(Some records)
----------
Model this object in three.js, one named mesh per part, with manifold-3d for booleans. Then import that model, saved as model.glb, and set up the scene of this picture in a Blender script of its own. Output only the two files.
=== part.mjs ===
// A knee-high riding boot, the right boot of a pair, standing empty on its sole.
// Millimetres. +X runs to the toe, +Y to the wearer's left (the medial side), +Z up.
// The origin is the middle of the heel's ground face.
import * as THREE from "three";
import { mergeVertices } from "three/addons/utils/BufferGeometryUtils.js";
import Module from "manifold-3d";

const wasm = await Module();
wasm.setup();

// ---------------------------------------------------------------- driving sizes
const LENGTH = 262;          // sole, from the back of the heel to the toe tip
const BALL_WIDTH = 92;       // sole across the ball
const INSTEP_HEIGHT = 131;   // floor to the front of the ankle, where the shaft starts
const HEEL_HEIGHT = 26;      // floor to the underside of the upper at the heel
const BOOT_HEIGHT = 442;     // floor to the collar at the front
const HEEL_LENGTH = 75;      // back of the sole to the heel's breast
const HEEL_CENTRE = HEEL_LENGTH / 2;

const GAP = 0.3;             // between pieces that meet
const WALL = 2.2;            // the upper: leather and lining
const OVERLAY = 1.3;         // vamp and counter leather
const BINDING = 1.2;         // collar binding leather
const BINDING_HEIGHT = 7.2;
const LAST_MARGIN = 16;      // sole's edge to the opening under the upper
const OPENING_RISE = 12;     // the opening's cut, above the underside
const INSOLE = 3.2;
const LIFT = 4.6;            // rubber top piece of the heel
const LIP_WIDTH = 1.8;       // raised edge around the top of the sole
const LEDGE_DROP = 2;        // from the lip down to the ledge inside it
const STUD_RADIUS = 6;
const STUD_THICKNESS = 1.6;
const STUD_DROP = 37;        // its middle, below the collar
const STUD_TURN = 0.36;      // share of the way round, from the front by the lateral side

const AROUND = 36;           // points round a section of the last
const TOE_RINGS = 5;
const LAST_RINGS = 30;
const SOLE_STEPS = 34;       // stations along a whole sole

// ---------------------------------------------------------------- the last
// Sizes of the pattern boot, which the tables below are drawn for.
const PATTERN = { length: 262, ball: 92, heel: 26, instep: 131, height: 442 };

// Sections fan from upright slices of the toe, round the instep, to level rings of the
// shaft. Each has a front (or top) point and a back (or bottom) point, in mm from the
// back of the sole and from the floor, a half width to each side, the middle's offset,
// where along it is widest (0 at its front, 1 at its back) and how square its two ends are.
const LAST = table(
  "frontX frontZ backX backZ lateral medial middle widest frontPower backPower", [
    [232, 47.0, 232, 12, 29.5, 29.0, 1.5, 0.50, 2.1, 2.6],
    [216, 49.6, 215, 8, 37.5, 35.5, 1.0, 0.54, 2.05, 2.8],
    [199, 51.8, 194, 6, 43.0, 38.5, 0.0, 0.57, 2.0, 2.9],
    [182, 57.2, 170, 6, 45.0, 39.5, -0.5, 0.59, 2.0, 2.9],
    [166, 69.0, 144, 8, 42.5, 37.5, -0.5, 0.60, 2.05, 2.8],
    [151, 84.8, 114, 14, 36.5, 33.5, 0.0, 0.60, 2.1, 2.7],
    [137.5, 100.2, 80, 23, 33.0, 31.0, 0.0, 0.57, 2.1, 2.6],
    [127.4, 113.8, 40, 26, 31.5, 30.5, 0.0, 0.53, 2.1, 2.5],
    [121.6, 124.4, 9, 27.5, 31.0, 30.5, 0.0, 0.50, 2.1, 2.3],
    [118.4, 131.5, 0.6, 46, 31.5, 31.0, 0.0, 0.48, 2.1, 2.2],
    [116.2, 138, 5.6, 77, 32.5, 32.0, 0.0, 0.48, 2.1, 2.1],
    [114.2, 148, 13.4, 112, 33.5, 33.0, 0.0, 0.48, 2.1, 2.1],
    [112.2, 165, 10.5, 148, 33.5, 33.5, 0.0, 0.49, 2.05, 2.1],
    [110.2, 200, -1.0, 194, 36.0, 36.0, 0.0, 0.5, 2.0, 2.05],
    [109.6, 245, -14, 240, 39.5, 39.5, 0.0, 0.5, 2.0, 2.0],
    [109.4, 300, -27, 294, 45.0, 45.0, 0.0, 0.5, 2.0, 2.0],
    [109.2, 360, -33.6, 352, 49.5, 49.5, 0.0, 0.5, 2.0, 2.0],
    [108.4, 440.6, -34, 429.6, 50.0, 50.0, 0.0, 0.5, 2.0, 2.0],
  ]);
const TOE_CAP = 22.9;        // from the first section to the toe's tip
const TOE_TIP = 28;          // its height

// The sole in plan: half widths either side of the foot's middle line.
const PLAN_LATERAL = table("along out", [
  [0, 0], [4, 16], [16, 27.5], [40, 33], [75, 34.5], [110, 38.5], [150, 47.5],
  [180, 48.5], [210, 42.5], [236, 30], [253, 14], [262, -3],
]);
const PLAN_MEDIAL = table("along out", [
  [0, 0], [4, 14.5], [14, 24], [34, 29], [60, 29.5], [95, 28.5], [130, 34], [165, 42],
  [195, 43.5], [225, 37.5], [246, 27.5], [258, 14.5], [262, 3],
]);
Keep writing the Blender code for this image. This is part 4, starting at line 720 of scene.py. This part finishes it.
----------
▸ CHALLENGE
Write the data from above out again, exactly.

▸ RESULT
Model this object in three.js, one named mesh per part, with manifold-3d for booleans. Then import that model, saved as model.glb, and set up the scene of this picture in a Blender script of its own. Output only the two files.
=== part.mjs ===
// A knee-high riding boot, the right boot of a pair, standing empty on its sole.
// Millimetres. +X runs to the toe, +Y to the wearer's left (the medial side), +Z up.
// The origin is the middle of the heel's ground face.
import * as THREE from "three";
import { mergeVertices } from "three/addons/utils/BufferGeometryUtils.js";
import Module from "manifold-3d";

const wasm = await Module();
wasm.setup();

// ---------------------------------------------------------------- driving sizes
const LENGTH = 262;          // sole, from the back of the heel to the toe tip
const BALL_WIDTH = 92;       // sole across the ball
const INSTEP_HEIGHT = 131;   // floor to the front of the ankle, where the shaft starts
const HEEL_HEIGHT = 26;      // floor to the underside of the upper at the heel
const BOOT_HEIGHT = 442;     // floor to the collar at the front
const HEEL_LENGTH = 75;      // back of the sole to the heel's breast
const HEEL_CENTRE = HEEL_LENGTH / 2;

const GAP = 0.3;             // between pieces that meet
const WALL = 2.2;            // the upper: leather and lining
const OVERLAY = 1.3;         // vamp and counter leather
const BINDING = 1.2;         // collar binding leather
const BINDING_HEIGHT = 7.2;
const LAST_MARGIN = 16;      // sole's edge to the opening under the upper
const OPENING_RISE = 12;     // the opening's cut, above the underside
const INSOLE = 3.2;
const LIFT = 4.6;            // rubber top piece of the heel
const LIP_WIDTH = 1.8;       // raised edge around the top of the sole
const LEDGE_DROP = 2;        // from the lip down to the ledge inside it
const STUD_RADIUS = 6;
const STUD_THICKNESS = 1.6;
const STUD_DROP = 37;        // its middle, below the collar
const STUD_TURN = 0.36;      // share of the way round, from the front by the lateral side

const AROUND = 36;           // points round a section of the last
const TOE_RINGS = 5;
const LAST_RINGS = 30;
const SOLE_STEPS = 34;       // stations along a whole sole

// ---------------------------------------------------------------- the last
// Sizes of the pattern boot, which the tables below are drawn for.
const PATTERN = { length: 262, ball: 92, heel: 26, instep: 131, height: 442 };

// Sections fan from upright slices of the toe, round the instep, to level rings of the
// shaft. Each has a front (or top) point and a back (or bottom) point, in mm from the
// back of the sole and from the floor, a half width to each side, the middle's offset,
// where along it is widest (0 at its front, 1 at its back) and how square its two ends are.
const LAST = table(
  "frontX frontZ backX backZ lateral medial middle widest frontPower backPower", [
    [232, 47.0, 232, 12, 29.5, 29.0, 1.5, 0.50, 2.1, 2.6],
    [216, 49.6, 215, 8, 37.5, 35.5, 1.0, 0.54, 2.05, 2.8],
    [199, 51.8, 194, 6, 43.0, 38.5, 0.0, 0.57, 2.0, 2.9],
    [182, 57.2, 170, 6, 45.0, 39.5, -0.5, 0.59, 2.0, 2.9],
    [166, 69.0, 144, 8, 42.5, 37.5, -0.5, 0.60, 2.05, 2.8],
    [151, 84.8, 114, 14, 36.5, 33.5, 0.0, 0.60, 2.1, 2.7],
    [137.5, 100.2, 80, 23, 33.0, 31.0, 0.0, 0.57, 2.1, 2.6],
    [127.4, 113.8, 40, 26, 31.5, 30.5, 0.0, 0.53, 2.1, 2.5],
    [121.6, 124.4, 9, 27.5, 31.0, 30.5, 0.0, 0.50, 2.1, 2.3],
    [118.4, 131.5, 0.6, 46, 31.5, 31.0, 0.0, 0.48, 2.1, 2.2],
    [116.2, 138, 5.6, 77, 32.5, 32.0, 0.0, 0.48, 2.1, 2.1],
    [114.2, 148, 13.4, 112, 33.5, 33.0, 0.0, 0.48, 2.1, 2.1],
    [112.2, 165, 10.5, 148, 33.5, 33.5, 0.0, 0.49, 2.05, 2.1],
    [110.2, 200, -1.0, 194, 36.0, 36.0, 0.0, 0.5, 2.0, 2.05],
    [109.6, 245, -14, 240, 39.5, 39.5, 0.0, 0.5, 2.0, 2.0],
    [109.4, 300, -27, 294, 45.0, 45.0, 0.0, 0.5, 2.0, 2.0],
    [109.2, 360, -33.6, 352, 49.5, 49.5, 0.0, 0.5, 2.0, 2.0],
    [108.4, 440.6, -34, 429.6, 50.0, 50.0, 0.0, 0.5, 2.0, 2.0],
  ]);
const TOE_CAP = 22.9;        // from the first section to the toe's tip
const TOE_TIP = 28;          // its height

// The sole in plan: half widths either side of the foot's middle line.
const PLAN_LATERAL = table("along out", [
  [0, 0], [4, 16], [16, 27.5], [40, 33], [75, 34.5], [110, 38.5], [150, 47.5],
  [180, 48.5], [210, 42.5], [236, 30], [253, 14], [262, -3],
]);
const PLAN_MEDIAL = table("along out", [
  [0, 0], [4, 14.5], [14, 24], [34, 29], [60, 29.5], [95, 28.5], [130, 34], [165, 42],
  [195, 43.5], [225, 37.5], [246, 27.5], [258, 14.5], [262, 3],
]);
Keep writing the Blender code for this image. This is part 4, starting at line 720 of scene.py. This part finishes it.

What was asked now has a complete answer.